● Aim of the exercise: Copy the full set of lines exactly as given.

● Source excerpt:
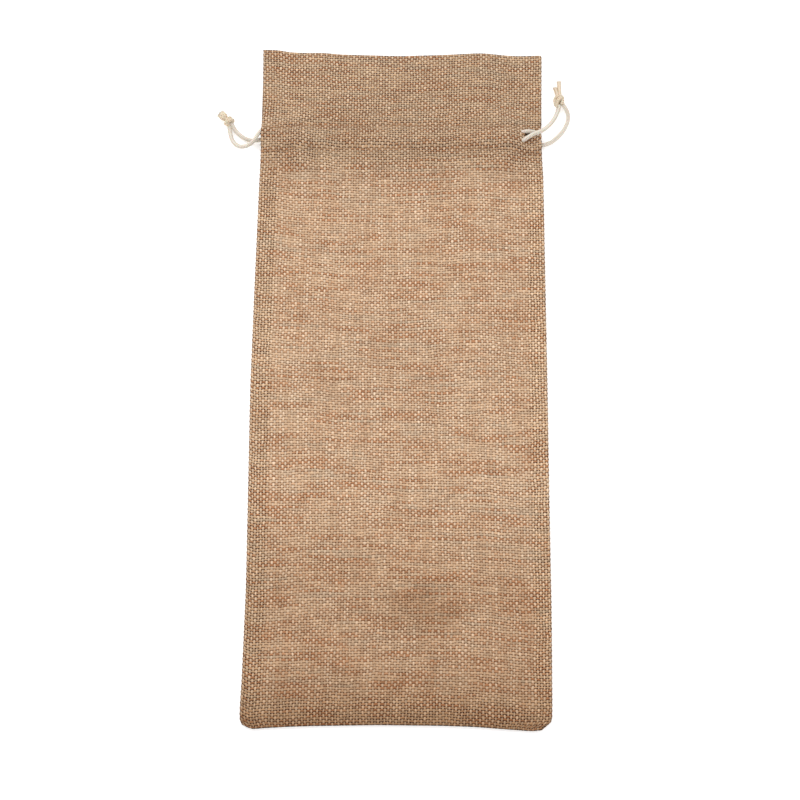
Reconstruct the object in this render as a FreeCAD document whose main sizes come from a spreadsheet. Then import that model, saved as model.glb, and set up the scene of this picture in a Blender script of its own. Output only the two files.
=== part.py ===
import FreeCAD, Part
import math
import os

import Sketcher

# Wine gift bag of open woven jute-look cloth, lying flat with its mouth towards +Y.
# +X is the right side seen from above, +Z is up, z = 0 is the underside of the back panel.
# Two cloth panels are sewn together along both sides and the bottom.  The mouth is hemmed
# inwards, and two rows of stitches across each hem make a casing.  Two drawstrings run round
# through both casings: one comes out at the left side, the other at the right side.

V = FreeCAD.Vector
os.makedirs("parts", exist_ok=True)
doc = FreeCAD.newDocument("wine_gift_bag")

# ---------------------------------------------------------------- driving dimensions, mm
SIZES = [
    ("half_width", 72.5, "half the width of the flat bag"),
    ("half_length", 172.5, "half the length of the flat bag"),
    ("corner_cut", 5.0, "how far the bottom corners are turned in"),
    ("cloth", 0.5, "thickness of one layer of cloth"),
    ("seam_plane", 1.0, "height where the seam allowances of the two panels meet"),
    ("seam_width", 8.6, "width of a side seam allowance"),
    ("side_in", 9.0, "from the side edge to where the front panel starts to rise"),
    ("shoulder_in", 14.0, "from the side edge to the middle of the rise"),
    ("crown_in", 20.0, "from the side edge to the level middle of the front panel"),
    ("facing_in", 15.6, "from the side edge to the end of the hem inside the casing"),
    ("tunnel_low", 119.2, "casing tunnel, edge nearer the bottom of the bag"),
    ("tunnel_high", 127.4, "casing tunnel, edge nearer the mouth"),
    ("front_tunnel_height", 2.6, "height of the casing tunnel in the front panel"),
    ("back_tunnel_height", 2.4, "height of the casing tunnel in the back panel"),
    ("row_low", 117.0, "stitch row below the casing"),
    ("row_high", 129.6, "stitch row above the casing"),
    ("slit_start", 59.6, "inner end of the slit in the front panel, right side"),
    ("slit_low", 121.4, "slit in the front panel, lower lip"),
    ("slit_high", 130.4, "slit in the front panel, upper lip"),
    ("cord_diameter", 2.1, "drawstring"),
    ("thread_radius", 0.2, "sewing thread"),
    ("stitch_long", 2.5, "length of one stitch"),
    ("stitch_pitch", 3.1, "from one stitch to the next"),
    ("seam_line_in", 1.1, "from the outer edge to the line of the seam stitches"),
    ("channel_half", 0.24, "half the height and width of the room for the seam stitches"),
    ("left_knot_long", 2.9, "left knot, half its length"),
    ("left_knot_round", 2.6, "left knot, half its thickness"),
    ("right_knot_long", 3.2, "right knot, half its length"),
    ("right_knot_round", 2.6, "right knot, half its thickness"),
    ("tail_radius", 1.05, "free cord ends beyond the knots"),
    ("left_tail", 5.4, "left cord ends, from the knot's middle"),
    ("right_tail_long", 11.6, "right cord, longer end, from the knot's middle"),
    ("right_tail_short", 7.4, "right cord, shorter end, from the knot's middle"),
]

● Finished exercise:
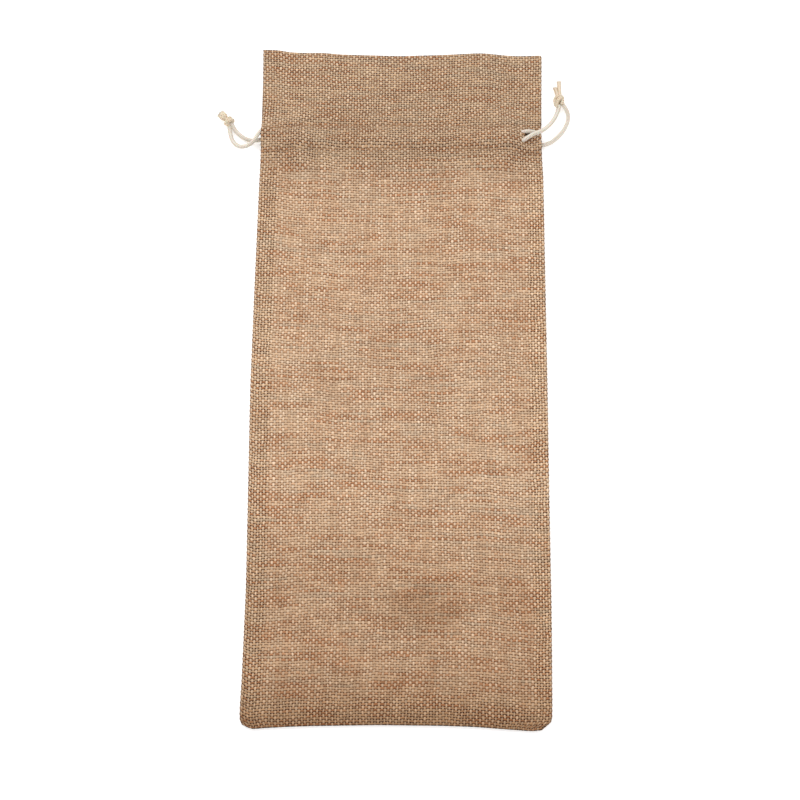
Reconstruct the object in this render as a FreeCAD document whose main sizes come from a spreadsheet. Then import that model, saved as model.glb, and set up the scene of this picture in a Blender script of its own. Output only the two files.
=== part.py ===
import FreeCAD, Part
import math
import os

import Sketcher

# Wine gift bag of open woven jute-look cloth, lying flat with its mouth towards +Y.
# +X is the right side seen from above, +Z is up, z = 0 is the underside of the back panel.
# Two cloth panels are sewn together along both sides and the bottom.  The mouth is hemmed
# inwards, and two rows of stitches across each hem make a casing.  Two drawstrings run round
# through both casings: one comes out at the left side, the other at the right side.

V = FreeCAD.Vector
os.makedirs("parts", exist_ok=True)
doc = FreeCAD.newDocument("wine_gift_bag")

# ---------------------------------------------------------------- driving dimensions, mm
SIZES = [
    ("half_width", 72.5, "half the width of the flat bag"),
    ("half_length", 172.5, "half the length of the flat bag"),
    ("corner_cut", 5.0, "how far the bottom corners are turned in"),
    ("cloth", 0.5, "thickness of one layer of cloth"),
    ("seam_plane", 1.0, "height where the seam allowances of the two panels meet"),
    ("seam_width", 8.6, "width of a side seam allowance"),
    ("side_in", 9.0, "from the side edge to where the front panel starts to rise"),
    ("shoulder_in", 14.0, "from the side edge to the middle of the rise"),
    ("crown_in", 20.0, "from the side edge to the level middle of the front panel"),
    ("facing_in", 15.6, "from the side edge to the end of the hem inside the casing"),
    ("tunnel_low", 119.2, "casing tunnel, edge nearer the bottom of the bag"),
    ("tunnel_high", 127.4, "casing tunnel, edge nearer the mouth"),
    ("front_tunnel_height", 2.6, "height of the casing tunnel in the front panel"),
    ("back_tunnel_height", 2.4, "height of the casing tunnel in the back panel"),
    ("row_low", 117.0, "stitch row below the casing"),
    ("row_high", 129.6, "stitch row above the casing"),
    ("slit_start", 59.6, "inner end of the slit in the front panel, right side"),
    ("slit_low", 121.4, "slit in the front panel, lower lip"),
    ("slit_high", 130.4, "slit in the front panel, upper lip"),
    ("cord_diameter", 2.1, "drawstring"),
    ("thread_radius", 0.2, "sewing thread"),
    ("stitch_long", 2.5, "length of one stitch"),
    ("stitch_pitch", 3.1, "from one stitch to the next"),
    ("seam_line_in", 1.1, "from the outer edge to the line of the seam stitches"),
    ("channel_half", 0.24, "half the height and width of the room for the seam stitches"),
    ("left_knot_long", 2.9, "left knot, half its length"),
    ("left_knot_round", 2.6, "left knot, half its thickness"),
    ("right_knot_long", 3.2, "right knot, half its length"),
    ("right_knot_round", 2.6, "right knot, half its thickness"),
    ("tail_radius", 1.05, "free cord ends beyond the knots"),
    ("left_tail", 5.4, "left cord ends, from the knot's middle"),
    ("right_tail_long", 11.6, "right cord, longer end, from the knot's middle"),
    ("right_tail_short", 7.4, "right cord, shorter end, from the knot's middle"),
]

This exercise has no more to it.